WHAT IS BEING ASKED:
Write out the full listing again, exactly as it stands.
▼▼▼
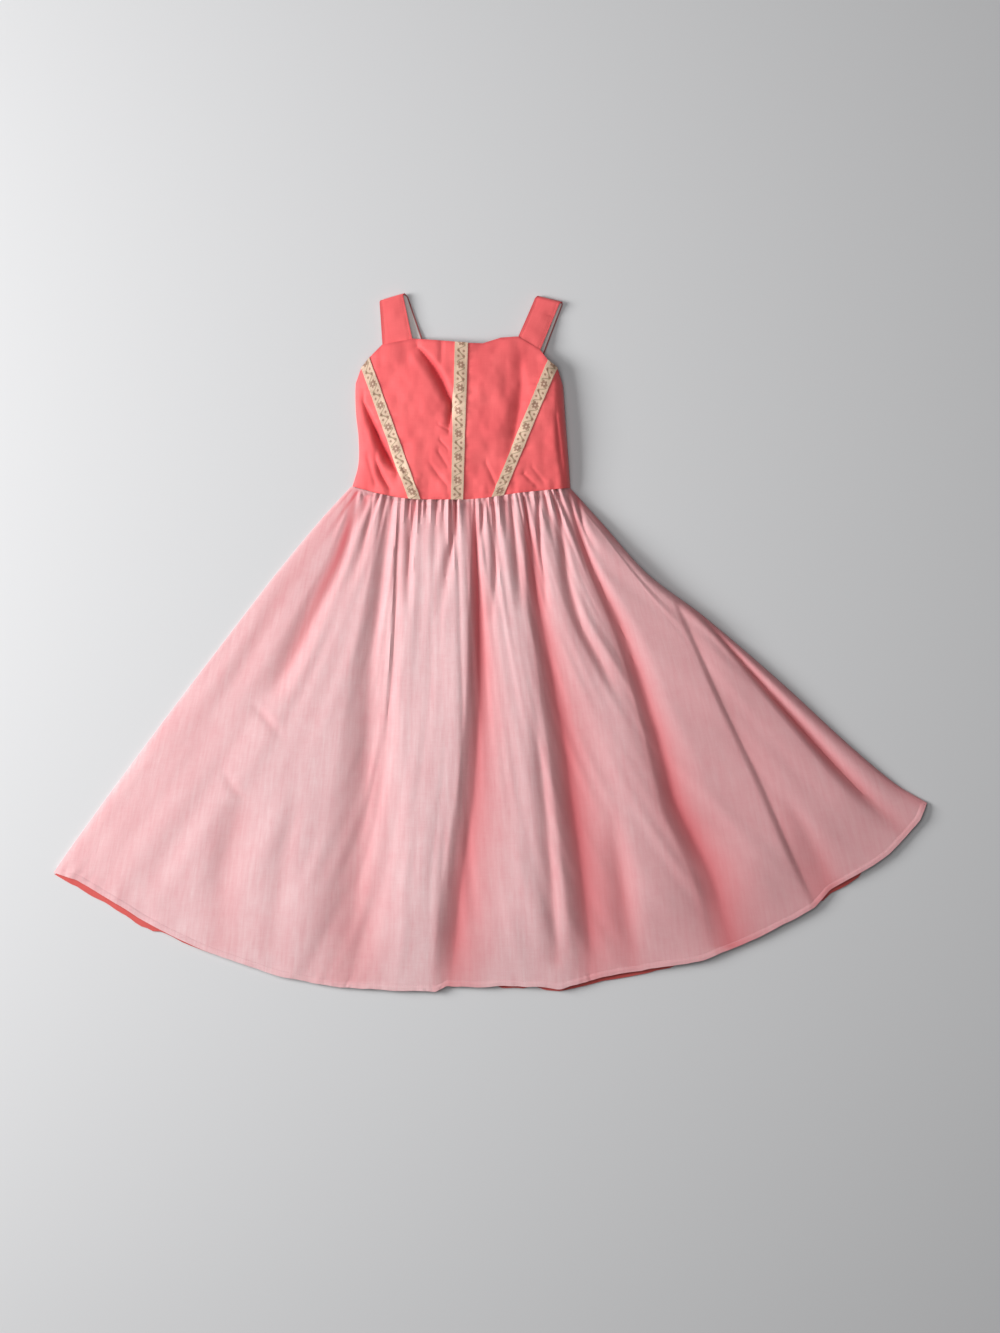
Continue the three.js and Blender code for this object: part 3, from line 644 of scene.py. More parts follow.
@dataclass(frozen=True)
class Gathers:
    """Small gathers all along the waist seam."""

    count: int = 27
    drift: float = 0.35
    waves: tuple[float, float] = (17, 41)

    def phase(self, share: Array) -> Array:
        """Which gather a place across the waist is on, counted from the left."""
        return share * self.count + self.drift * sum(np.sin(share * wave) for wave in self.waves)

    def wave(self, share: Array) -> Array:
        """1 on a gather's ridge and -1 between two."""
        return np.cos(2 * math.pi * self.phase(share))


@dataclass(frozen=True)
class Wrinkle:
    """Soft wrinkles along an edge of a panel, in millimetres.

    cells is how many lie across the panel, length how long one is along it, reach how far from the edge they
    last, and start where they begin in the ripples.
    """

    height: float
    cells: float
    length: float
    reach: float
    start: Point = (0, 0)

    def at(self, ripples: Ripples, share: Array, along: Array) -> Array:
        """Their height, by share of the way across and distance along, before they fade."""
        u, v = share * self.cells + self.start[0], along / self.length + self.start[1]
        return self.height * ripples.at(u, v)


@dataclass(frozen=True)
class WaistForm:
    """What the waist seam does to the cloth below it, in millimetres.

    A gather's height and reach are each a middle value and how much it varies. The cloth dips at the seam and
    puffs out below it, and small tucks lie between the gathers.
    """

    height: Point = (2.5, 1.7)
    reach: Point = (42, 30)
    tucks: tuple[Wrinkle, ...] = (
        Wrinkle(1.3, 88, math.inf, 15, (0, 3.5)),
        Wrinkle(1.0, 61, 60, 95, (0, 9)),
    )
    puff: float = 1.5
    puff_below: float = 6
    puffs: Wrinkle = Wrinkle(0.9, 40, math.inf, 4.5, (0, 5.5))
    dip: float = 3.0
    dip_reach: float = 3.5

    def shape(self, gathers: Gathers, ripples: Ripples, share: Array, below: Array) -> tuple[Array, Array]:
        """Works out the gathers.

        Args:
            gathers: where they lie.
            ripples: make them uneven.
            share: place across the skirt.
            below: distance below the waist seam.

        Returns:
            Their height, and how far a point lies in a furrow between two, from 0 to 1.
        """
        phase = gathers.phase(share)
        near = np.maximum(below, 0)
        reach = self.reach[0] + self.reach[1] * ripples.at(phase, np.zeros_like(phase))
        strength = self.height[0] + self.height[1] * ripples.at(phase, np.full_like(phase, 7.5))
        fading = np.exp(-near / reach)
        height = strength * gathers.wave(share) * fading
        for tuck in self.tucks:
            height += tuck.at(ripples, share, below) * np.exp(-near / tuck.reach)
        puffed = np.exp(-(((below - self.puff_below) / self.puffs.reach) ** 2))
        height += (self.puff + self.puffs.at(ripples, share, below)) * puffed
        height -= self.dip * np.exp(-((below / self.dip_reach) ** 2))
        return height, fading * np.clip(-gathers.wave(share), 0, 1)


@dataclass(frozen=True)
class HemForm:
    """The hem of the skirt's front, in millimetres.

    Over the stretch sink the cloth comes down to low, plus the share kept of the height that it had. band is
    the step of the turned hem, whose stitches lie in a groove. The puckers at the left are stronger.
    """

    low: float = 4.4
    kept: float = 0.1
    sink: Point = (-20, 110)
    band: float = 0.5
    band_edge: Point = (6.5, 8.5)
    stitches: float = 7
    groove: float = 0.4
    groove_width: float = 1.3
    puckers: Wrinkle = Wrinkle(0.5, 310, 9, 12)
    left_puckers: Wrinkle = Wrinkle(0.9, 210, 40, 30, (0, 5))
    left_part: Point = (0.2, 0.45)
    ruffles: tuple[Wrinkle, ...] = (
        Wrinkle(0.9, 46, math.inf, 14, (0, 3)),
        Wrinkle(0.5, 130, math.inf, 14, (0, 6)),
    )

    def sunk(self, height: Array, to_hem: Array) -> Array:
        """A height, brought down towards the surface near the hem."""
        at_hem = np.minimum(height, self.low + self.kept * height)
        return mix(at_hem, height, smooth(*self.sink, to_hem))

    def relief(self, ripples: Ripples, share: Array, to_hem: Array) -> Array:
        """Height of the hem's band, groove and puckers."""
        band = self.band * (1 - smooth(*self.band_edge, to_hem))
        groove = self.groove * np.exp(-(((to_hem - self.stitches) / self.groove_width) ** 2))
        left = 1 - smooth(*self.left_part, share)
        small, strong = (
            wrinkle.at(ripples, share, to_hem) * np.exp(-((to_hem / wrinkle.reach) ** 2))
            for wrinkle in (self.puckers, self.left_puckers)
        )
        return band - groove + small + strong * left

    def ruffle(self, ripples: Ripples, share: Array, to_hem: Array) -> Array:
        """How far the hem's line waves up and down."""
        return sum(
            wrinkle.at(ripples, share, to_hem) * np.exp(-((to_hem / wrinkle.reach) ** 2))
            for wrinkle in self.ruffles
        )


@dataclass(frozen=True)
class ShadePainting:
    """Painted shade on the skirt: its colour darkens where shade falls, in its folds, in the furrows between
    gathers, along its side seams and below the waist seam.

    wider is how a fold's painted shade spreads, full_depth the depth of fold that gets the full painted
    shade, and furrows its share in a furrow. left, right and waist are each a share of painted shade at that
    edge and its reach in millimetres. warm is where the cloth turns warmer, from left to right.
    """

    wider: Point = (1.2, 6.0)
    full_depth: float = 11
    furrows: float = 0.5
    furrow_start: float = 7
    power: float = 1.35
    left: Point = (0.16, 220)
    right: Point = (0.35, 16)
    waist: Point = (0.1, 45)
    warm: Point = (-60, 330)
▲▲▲
OUTPUT OF THE TASK:
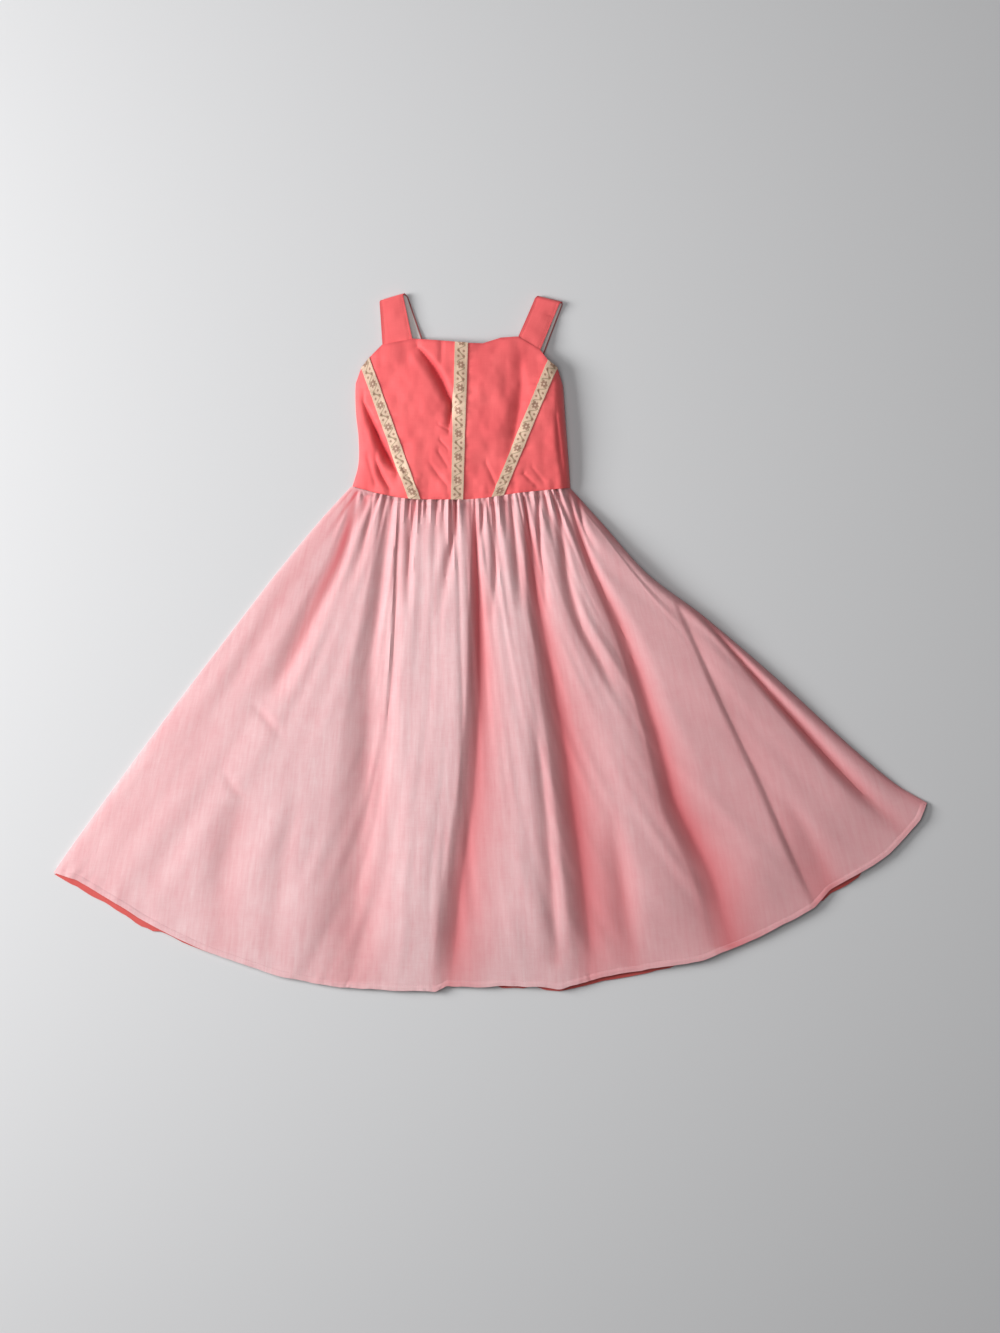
Continue the three.js and Blender code for this object: part 3, from line 644 of scene.py. More parts follow.
@dataclass(frozen=True)
class Gathers:
    """Small gathers all along the waist seam."""

    count: int = 27
    drift: float = 0.35
    waves: tuple[float, float] = (17, 41)

    def phase(self, share: Array) -> Array:
        """Which gather a place across the waist is on, counted from the left."""
        return share * self.count + self.drift * sum(np.sin(share * wave) for wave in self.waves)

    def wave(self, share: Array) -> Array:
        """1 on a gather's ridge and -1 between two."""
        return np.cos(2 * math.pi * self.phase(share))


@dataclass(frozen=True)
class Wrinkle:
    """Soft wrinkles along an edge of a panel, in millimetres.

    cells is how many lie across the panel, length how long one is along it, reach how far from the edge they
    last, and start where they begin in the ripples.
    """

    height: float
    cells: float
    length: float
    reach: float
    start: Point = (0, 0)

    def at(self, ripples: Ripples, share: Array, along: Array) -> Array:
        """Their height, by share of the way across and distance along, before they fade."""
        u, v = share * self.cells + self.start[0], along / self.length + self.start[1]
        return self.height * ripples.at(u, v)


@dataclass(frozen=True)
class WaistForm:
    """What the waist seam does to the cloth below it, in millimetres.

    A gather's height and reach are each a middle value and how much it varies. The cloth dips at the seam and
    puffs out below it, and small tucks lie between the gathers.
    """

    height: Point = (2.5, 1.7)
    reach: Point = (42, 30)
    tucks: tuple[Wrinkle, ...] = (
        Wrinkle(1.3, 88, math.inf, 15, (0, 3.5)),
        Wrinkle(1.0, 61, 60, 95, (0, 9)),
    )
    puff: float = 1.5
    puff_below: float = 6
    puffs: Wrinkle = Wrinkle(0.9, 40, math.inf, 4.5, (0, 5.5))
    dip: float = 3.0
    dip_reach: float = 3.5

    def shape(self, gathers: Gathers, ripples: Ripples, share: Array, below: Array) -> tuple[Array, Array]:
        """Works out the gathers.

        Args:
            gathers: where they lie.
            ripples: make them uneven.
            share: place across the skirt.
            below: distance below the waist seam.

        Returns:
            Their height, and how far a point lies in a furrow between two, from 0 to 1.
        """
        phase = gathers.phase(share)
        near = np.maximum(below, 0)
        reach = self.reach[0] + self.reach[1] * ripples.at(phase, np.zeros_like(phase))
        strength = self.height[0] + self.height[1] * ripples.at(phase, np.full_like(phase, 7.5))
        fading = np.exp(-near / reach)
        height = strength * gathers.wave(share) * fading
        for tuck in self.tucks:
            height += tuck.at(ripples, share, below) * np.exp(-near / tuck.reach)
        puffed = np.exp(-(((below - self.puff_below) / self.puffs.reach) ** 2))
        height += (self.puff + self.puffs.at(ripples, share, below)) * puffed
        height -= self.dip * np.exp(-((below / self.dip_reach) ** 2))
        return height, fading * np.clip(-gathers.wave(share), 0, 1)


@dataclass(frozen=True)
class HemForm:
    """The hem of the skirt's front, in millimetres.

    Over the stretch sink the cloth comes down to low, plus the share kept of the height that it had. band is
    the step of the turned hem, whose stitches lie in a groove. The puckers at the left are stronger.
    """

    low: float = 4.4
    kept: float = 0.1
    sink: Point = (-20, 110)
    band: float = 0.5
    band_edge: Point = (6.5, 8.5)
    stitches: float = 7
    groove: float = 0.4
    groove_width: float = 1.3
    puckers: Wrinkle = Wrinkle(0.5, 310, 9, 12)
    left_puckers: Wrinkle = Wrinkle(0.9, 210, 40, 30, (0, 5))
    left_part: Point = (0.2, 0.45)
    ruffles: tuple[Wrinkle, ...] = (
        Wrinkle(0.9, 46, math.inf, 14, (0, 3)),
        Wrinkle(0.5, 130, math.inf, 14, (0, 6)),
    )

    def sunk(self, height: Array, to_hem: Array) -> Array:
        """A height, brought down towards the surface near the hem."""
        at_hem = np.minimum(height, self.low + self.kept * height)
        return mix(at_hem, height, smooth(*self.sink, to_hem))

    def relief(self, ripples: Ripples, share: Array, to_hem: Array) -> Array:
        """Height of the hem's band, groove and puckers."""
        band = self.band * (1 - smooth(*self.band_edge, to_hem))
        groove = self.groove * np.exp(-(((to_hem - self.stitches) / self.groove_width) ** 2))
        left = 1 - smooth(*self.left_part, share)
        small, strong = (
            wrinkle.at(ripples, share, to_hem) * np.exp(-((to_hem / wrinkle.reach) ** 2))
            for wrinkle in (self.puckers, self.left_puckers)
        )
        return band - groove + small + strong * left

    def ruffle(self, ripples: Ripples, share: Array, to_hem: Array) -> Array:
        """How far the hem's line waves up and down."""
        return sum(
            wrinkle.at(ripples, share, to_hem) * np.exp(-((to_hem / wrinkle.reach) ** 2))
            for wrinkle in self.ruffles
        )


@dataclass(frozen=True)
class ShadePainting:
    """Painted shade on the skirt: its colour darkens where shade falls, in its folds, in the furrows between
    gathers, along its side seams and below the waist seam.

    wider is how a fold's painted shade spreads, full_depth the depth of fold that gets the full painted
    shade, and furrows its share in a furrow. left, right and waist are each a share of painted shade at that
    edge and its reach in millimetres. warm is where the cloth turns warmer, from left to right.
    """

    wider: Point = (1.2, 6.0)
    full_depth: float = 11
    furrows: float = 0.5
    furrow_start: float = 7
    power: float = 1.35
    left: Point = (0.16, 220)
    right: Point = (0.35, 16)
    waist: Point = (0.1, 45)
    warm: Point = (-60, 330)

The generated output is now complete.